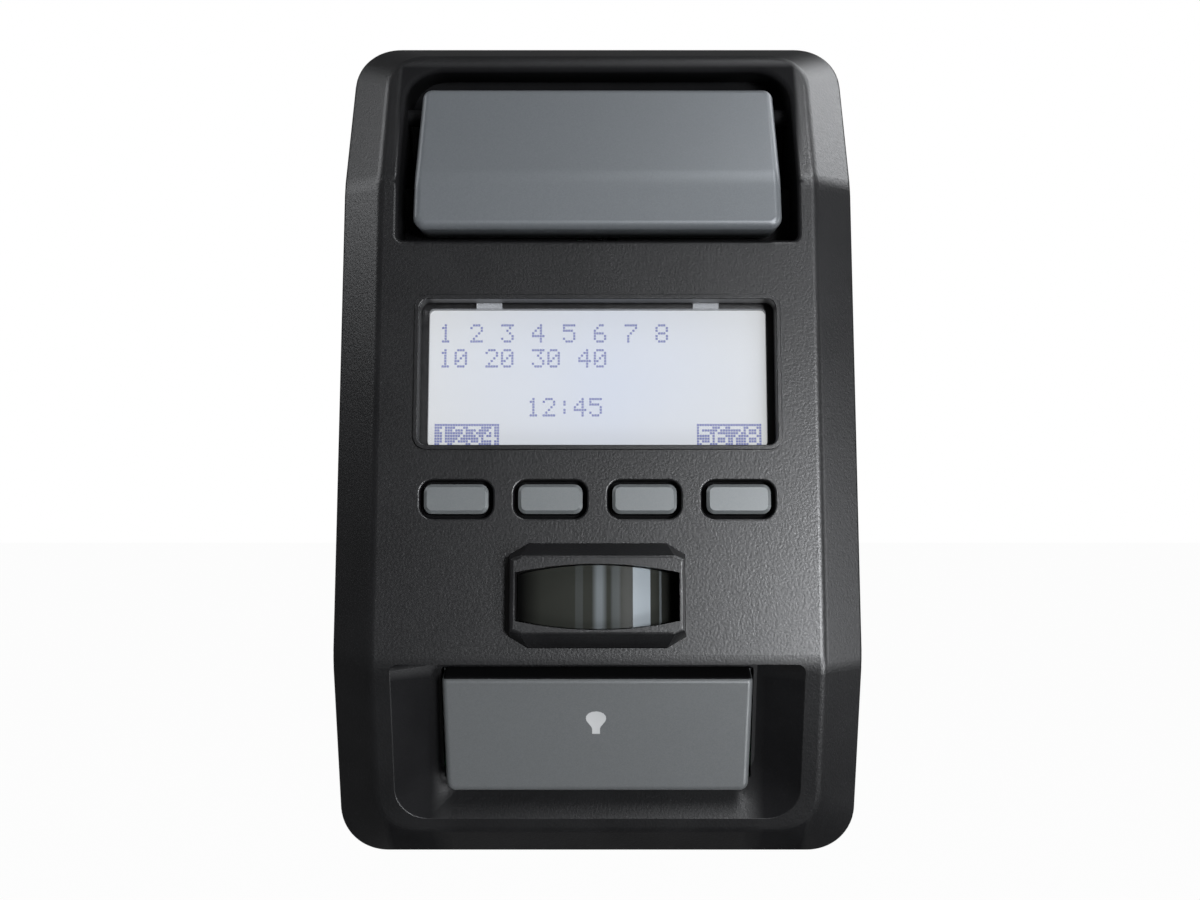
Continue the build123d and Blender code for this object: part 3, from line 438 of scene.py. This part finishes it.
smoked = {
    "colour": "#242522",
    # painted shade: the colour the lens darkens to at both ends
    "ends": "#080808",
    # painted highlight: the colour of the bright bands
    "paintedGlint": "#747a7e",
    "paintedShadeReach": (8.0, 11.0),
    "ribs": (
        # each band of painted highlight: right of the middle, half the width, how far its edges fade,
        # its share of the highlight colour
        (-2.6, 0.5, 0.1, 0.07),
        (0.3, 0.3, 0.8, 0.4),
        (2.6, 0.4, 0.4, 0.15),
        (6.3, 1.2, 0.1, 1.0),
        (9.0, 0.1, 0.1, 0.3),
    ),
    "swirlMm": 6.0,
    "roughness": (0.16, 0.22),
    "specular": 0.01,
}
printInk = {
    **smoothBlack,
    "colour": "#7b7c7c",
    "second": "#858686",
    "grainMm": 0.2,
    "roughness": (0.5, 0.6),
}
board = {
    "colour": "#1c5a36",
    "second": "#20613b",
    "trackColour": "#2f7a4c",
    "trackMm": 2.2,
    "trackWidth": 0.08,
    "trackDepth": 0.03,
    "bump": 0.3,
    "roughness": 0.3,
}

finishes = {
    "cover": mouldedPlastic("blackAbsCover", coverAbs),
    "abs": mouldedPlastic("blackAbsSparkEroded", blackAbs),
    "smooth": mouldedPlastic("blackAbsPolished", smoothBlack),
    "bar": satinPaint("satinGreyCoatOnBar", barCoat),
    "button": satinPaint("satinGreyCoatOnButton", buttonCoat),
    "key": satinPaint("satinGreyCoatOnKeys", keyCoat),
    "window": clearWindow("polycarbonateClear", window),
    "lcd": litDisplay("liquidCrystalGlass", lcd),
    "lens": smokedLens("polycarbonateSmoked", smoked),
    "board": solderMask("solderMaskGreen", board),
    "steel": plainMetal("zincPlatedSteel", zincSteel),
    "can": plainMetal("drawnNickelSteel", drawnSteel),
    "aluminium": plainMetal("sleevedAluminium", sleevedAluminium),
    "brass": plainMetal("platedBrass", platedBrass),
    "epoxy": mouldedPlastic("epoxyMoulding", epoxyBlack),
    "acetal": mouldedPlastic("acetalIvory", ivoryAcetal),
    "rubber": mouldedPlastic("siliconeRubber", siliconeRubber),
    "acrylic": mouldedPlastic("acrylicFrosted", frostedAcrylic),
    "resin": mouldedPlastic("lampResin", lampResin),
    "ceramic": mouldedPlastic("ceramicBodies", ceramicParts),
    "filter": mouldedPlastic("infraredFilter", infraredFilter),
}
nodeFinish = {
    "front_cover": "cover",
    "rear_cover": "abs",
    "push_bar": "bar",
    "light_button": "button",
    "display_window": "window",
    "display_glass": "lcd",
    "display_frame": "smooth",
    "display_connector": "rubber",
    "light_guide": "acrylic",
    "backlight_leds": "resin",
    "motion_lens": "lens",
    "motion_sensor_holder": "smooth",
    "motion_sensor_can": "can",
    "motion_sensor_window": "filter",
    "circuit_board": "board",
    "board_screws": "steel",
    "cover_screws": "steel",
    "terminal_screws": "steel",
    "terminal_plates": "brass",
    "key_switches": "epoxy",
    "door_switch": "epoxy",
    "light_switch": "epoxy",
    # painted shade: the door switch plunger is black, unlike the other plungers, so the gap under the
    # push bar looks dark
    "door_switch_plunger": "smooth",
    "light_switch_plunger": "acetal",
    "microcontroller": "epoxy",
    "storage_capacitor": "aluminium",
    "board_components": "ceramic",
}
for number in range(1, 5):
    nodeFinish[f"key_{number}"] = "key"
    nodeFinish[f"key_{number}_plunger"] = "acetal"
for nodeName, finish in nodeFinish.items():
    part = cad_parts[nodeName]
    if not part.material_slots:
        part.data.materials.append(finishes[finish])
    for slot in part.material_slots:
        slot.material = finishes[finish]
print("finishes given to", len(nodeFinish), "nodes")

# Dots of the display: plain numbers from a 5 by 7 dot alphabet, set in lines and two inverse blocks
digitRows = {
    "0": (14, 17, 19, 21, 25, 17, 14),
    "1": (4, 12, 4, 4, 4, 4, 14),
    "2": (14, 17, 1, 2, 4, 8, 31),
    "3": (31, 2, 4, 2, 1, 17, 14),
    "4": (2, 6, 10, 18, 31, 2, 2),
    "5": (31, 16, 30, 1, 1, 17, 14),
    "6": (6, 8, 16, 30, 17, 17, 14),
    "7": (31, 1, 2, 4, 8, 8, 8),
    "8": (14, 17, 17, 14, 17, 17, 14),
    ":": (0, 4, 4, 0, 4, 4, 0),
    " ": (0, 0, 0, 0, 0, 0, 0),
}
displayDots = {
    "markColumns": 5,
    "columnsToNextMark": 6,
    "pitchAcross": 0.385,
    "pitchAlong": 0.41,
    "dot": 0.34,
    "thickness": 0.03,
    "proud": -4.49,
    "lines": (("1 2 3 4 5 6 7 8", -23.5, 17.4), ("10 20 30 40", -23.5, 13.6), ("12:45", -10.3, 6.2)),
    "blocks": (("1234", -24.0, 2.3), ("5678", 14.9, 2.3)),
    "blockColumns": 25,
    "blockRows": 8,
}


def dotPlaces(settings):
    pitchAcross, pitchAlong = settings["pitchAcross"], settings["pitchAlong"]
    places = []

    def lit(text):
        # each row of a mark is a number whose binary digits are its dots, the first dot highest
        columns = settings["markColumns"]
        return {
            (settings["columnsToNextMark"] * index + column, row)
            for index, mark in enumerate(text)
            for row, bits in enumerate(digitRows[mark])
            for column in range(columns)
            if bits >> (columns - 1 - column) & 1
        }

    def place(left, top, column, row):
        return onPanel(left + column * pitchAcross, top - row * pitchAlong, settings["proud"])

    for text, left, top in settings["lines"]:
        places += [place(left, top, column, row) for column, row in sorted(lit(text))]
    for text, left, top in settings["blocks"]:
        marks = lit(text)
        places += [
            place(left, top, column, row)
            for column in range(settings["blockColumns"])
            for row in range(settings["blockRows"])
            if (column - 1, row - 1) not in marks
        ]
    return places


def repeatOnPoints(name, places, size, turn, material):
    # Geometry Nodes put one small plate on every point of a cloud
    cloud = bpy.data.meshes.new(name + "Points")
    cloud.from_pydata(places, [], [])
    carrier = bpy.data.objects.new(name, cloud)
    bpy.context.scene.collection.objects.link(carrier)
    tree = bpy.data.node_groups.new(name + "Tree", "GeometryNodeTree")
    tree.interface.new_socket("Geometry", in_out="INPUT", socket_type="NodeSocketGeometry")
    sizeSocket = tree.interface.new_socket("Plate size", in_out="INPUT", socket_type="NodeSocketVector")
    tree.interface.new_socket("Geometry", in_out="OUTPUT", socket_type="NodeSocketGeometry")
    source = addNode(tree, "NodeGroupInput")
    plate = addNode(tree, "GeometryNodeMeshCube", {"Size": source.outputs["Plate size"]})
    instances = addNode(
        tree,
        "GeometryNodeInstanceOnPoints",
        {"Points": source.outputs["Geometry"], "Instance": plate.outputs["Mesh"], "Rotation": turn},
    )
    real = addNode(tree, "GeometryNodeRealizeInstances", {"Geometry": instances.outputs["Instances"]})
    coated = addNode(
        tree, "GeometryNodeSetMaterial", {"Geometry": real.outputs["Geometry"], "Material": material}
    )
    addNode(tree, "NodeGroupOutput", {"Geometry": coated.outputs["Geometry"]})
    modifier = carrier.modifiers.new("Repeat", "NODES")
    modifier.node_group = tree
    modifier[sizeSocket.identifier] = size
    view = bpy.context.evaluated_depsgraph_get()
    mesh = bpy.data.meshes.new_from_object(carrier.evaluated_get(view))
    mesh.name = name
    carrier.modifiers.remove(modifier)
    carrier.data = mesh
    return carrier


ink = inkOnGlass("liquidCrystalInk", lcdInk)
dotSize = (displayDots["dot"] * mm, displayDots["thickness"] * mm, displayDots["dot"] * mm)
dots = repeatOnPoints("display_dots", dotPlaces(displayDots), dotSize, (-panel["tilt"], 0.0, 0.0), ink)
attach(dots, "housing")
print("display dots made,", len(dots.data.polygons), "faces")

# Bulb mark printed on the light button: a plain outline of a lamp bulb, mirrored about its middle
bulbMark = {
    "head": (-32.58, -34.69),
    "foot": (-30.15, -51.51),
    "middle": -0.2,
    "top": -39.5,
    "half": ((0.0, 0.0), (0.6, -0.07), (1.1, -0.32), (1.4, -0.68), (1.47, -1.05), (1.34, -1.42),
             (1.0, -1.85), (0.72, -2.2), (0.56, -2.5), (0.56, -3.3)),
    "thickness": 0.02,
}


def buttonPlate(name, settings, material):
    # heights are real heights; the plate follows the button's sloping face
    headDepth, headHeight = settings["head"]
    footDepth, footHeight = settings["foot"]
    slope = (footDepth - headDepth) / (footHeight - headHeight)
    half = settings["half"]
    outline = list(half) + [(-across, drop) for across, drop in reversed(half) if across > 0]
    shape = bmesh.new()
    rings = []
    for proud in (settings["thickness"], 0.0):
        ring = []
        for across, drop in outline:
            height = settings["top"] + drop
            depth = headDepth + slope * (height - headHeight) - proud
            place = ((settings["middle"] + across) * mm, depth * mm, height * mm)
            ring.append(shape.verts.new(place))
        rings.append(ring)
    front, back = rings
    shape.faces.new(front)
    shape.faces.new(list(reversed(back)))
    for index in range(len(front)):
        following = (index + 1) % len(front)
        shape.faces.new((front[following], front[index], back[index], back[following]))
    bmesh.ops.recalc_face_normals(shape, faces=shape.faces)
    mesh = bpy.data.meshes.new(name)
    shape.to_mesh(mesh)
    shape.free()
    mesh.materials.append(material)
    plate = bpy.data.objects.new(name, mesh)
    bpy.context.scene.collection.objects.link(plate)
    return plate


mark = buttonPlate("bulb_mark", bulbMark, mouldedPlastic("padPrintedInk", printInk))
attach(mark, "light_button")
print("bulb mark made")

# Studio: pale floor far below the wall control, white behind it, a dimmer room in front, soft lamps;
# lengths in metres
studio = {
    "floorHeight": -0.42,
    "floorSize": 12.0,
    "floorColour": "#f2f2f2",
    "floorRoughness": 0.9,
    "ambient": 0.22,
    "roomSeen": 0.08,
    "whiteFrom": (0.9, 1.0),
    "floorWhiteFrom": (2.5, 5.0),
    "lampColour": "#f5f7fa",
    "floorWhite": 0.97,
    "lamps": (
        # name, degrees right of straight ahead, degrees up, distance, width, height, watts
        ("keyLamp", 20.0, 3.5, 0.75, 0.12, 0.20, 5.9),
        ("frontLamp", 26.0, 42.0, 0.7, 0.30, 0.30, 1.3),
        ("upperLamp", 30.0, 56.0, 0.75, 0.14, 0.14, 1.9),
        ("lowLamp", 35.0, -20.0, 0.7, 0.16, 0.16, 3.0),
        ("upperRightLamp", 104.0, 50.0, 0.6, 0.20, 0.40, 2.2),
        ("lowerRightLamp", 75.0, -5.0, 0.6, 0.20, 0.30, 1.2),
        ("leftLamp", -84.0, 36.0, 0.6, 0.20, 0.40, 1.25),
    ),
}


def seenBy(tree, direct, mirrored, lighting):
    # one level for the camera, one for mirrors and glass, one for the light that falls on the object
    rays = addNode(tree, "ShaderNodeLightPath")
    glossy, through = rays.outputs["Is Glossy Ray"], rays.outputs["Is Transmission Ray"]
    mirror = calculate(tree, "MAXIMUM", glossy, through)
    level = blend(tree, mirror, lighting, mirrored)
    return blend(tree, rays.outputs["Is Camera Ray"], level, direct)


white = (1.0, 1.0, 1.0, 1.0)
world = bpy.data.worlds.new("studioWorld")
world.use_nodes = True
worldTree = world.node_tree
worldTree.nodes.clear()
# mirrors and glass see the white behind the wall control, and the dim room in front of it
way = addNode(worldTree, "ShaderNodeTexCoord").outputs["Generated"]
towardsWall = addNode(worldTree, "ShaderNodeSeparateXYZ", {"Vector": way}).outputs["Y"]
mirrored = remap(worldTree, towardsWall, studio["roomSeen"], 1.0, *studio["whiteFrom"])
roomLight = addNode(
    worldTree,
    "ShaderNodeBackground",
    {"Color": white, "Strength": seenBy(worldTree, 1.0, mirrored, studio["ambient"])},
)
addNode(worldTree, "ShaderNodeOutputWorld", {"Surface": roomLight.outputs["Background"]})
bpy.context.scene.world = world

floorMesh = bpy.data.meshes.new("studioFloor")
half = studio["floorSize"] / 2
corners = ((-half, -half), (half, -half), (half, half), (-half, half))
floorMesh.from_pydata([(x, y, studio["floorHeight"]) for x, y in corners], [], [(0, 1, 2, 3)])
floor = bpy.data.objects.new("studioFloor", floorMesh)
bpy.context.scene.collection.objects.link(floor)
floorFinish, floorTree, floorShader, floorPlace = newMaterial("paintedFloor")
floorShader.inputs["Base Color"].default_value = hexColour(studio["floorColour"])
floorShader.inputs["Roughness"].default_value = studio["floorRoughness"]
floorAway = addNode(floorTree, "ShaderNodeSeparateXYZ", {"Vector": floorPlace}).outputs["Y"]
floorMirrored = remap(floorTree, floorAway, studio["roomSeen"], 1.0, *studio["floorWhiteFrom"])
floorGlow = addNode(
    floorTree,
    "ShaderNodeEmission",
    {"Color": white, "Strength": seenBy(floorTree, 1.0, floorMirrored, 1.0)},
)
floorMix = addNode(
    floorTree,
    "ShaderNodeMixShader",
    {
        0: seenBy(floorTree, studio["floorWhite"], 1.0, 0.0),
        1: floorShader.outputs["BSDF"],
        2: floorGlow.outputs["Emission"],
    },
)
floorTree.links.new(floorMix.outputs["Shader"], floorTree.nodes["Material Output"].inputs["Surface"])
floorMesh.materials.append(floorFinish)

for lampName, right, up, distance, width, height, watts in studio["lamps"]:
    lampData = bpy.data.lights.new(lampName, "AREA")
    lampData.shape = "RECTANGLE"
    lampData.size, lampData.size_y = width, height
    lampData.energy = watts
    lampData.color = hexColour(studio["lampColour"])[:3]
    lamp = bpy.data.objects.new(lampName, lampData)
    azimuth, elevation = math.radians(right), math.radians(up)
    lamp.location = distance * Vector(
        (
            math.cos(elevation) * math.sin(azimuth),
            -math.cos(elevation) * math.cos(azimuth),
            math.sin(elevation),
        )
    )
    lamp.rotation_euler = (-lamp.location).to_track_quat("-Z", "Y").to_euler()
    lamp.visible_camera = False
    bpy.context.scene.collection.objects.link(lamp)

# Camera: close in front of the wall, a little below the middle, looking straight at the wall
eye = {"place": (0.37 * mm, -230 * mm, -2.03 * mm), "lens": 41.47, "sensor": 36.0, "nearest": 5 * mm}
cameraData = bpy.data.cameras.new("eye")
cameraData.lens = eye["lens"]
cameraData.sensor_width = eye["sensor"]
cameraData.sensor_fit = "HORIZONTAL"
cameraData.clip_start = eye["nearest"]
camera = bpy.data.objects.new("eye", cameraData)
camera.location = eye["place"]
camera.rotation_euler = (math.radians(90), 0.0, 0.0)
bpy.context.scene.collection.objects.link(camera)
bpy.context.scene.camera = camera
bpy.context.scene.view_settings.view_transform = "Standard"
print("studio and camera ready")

* * * * *

• _Given task_: Which lines hold the word "finishes"? Copy all of them.

• _Answer to this exercise_:
Continue the build123d and Blender code for this object: part 3, from line 438 of scene.py. This part finishes it.
finishes = {
        part.data.materials.append(finishes[finish])
        slot.material = finishes[finish]
print("finishes given to", len(nodeFinish), "nodes")